Both the Stanley and Rocky Mountain National Park have been around since the turn of the last century, but that doesn't mean the only draws to Estes Park are well-aged. Though it opened over the summer, Kent Mountain Adventure Center's new via ferrata (a type of climbing route that uses rungs and steel cables), the Cloud Ladder, makes for a lovely (or scary, depending on your relationship with heights) fall-time adventure. The views of the gold-plated trees in the valley below may be enough to distract from the fact that you're strapped to a nearly completely vertical rock face.
Also opened this summer, in a new building on the Stanley grounds, is Aiden Sinclair's Underground, a speakeasy-style lounge where the eponymous performer does magic show several nights a week.

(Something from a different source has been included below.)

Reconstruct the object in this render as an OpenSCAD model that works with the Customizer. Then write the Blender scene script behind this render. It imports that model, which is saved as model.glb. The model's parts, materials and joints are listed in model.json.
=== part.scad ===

Like the Stanley itself, the lounge is particularly busy in spooky season. However, it's not "pick a card, any card" or rabbits-from-a-top-hat kind of magic.
"There are two types of people in the world: Those who believe and those who don't," Sinclair said at the beginning of one of his acts. "It doesn't matter which you are. Tonight you're participating in a test of it."
Over 90 minutes, Sinclair uses various props, such as tarot cards (which he claims belonged to Anna Eva Fay, who was a medium at the Stanley), and spins yarns about Estes Park's storied (and perhaps haunted) past, to question where believing in something makes it real.
At various points during the show, both Shaun and I were called up to assist with acts. Even up close, it was impossible to tell whether it was all sleight of hand or real hocus-pocus. Either way, it was compelling enough to come again the next night.
"I hope you return," Sinclair said of Estes Park before exiting the stage. "And who knows, maybe one or two of you will return and stay forever."